He threatened a girl over stolen cash, police say. He had no explanation for carrying a BB gun
A 19-year-old man allegedly held a gun at his side while threatening a teen girl with a beating if she didn’t return stolen money.
Alexis G. Ayala later denied pointing the gun at the teen and her friend on Saturday night, and said he was only holding it so it wouldn’t fall out of the waistband of his shorts while walking, according to court documents.
The gun turned over to Pasco officers actually was a black, plastic BB gun made to look like a real handgun.
Asked why he had a realistic BB gun in his pants, Ayala told police “he did not know and sometimes simply carries it there,” documents said.
The Othello man was arrested on suspicion of second-degree assault and first-degree extortion, both felonies.
A Franklin County Superior Court judge, in finding probable cause to hold Ayala, set bail at $2,500.
The teen girl and her mother called police about 1 1/2 hours after the incident near the Metro Mart at Lewis Street and 10th Avenue.
The girl said she and a friend were in the convenience store buying food at 7:30 p.m. Saturday when a man walked in after them and left before them. The girls were walking back to a nearby house when they heard someone calling to them to stop, and then a car pulled up next to them.
The guy who got out of the car was the same man who had been in the Metro Mart, and was later identified as Ayala, court documents said.

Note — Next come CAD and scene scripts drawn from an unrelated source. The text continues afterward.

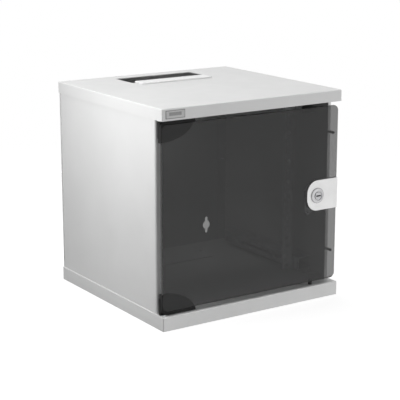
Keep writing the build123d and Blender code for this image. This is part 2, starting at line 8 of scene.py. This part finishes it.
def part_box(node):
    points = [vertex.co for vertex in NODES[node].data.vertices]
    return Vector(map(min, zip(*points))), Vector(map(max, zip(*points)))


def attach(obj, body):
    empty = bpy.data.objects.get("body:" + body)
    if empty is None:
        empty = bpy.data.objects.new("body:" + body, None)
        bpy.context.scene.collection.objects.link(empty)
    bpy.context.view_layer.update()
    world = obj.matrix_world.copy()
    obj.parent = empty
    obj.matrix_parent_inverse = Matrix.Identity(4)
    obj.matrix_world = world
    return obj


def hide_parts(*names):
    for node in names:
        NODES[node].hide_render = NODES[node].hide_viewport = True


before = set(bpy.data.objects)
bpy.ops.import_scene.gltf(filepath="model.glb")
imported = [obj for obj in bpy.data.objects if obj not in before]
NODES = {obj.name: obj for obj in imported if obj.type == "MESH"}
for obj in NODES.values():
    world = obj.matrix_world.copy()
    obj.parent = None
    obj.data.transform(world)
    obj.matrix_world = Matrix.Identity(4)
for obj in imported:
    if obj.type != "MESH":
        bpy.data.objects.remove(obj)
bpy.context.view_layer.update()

MM = 0.001


# Materials

def new_material(name, **values):
    """A material whose Principled shader has the given sockets set, written with underscores."""
    material = bpy.data.materials.new(name)
    material.use_nodes = True
    shader = material.node_tree.nodes["Principled BSDF"]
    for key, value in values.items():
        socket = shader.inputs[key.replace("_", " ")]
        socket.default_value = (value, value, value, 1.0) if socket.type == "RGBA" else value
    return material


def shader_of(material):
    return material.node_tree.nodes["Principled BSDF"]


def grey(level):
    return (level, level, level)


def noise(material, scale, detail=2.0, kind="ShaderNodeTexNoise"):
    """A noise or cell texture in the object's own metres, scale in features per metre."""
    tree = material.node_tree
    place = tree.nodes.new("ShaderNodeTexCoord")
    texture = tree.nodes.new(kind)
    texture.inputs["Scale"].default_value = scale
    texture.inputs["Detail"].default_value = detail
    tree.links.new(place.outputs["Object"], texture.inputs["Vector"])
    return texture.outputs[0]


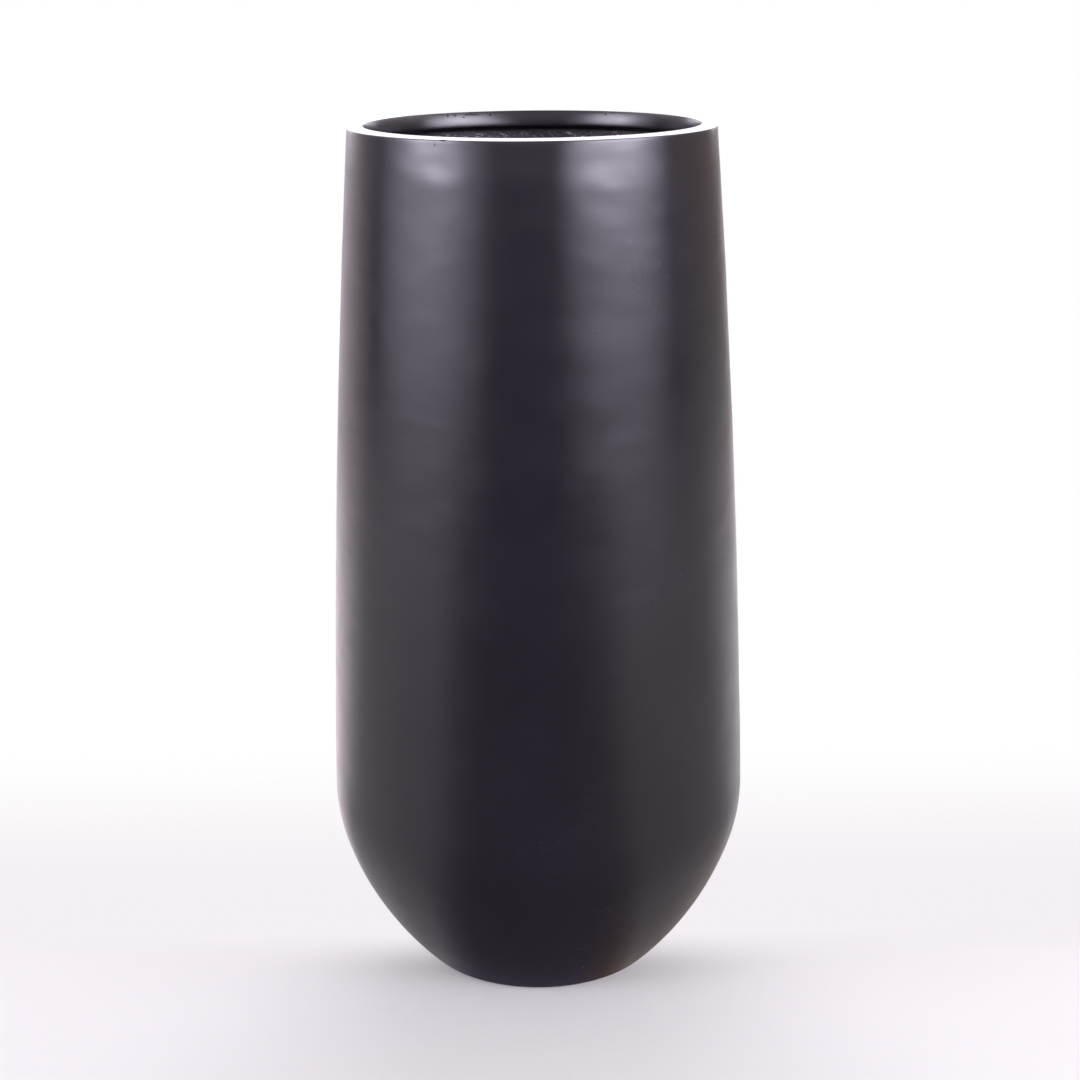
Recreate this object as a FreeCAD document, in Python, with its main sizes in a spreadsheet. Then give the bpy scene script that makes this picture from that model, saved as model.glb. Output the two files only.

The teen reported that a female acquaintance believes the girl stole money from her, and she repeatedly has insisted she did not and to leave her alone. That acquaintance was in the passenger seat of Ayala’s car.
Ayala allegedly pulled the gun from his waistband and held it while telling the girl not to move and to hand over the money.
The girl said she became scared, screamed “He has a gun” and started to cry.
She added that before Ayala left, he said the girl “better pay up because (the acquaintance) is in the car and wants to beat her a--,” documents said.
The teen’s friend gave a similar story to police, adding that she thought Ayala pointed the gun at her friend’s stomach.
When an officer called the acquaintance who was in Ayala’s car, she “became very confrontational and defensive” and hung up after saying she would not help police, court documents said.
On a second phone call, the acquaintance said she had $40 stolen by the teen and she wanted to recover it. She added that the gun was only a pellet pistol, but if it had been real “she would’ve shot those two (expletive),” documents said.
She agreed to talk with officers in person, and showed up at the police station with Ayala at 12:45 a.m. Sunday. She produced the BB gun, which police described as an imitation of a 1911 handgun.
Ayala explained that he did not know the girls in the convenience store, but his friend said they owed her money so he asked to talk with them.
He admitted telling the teen girl to “watch yourself” and said he was just trying to help recover his friend’s stolen cash, documents said.
Police said they arrested Ayala because the girls believed the gun was real and were afraid for their lives with his alleged threat of force.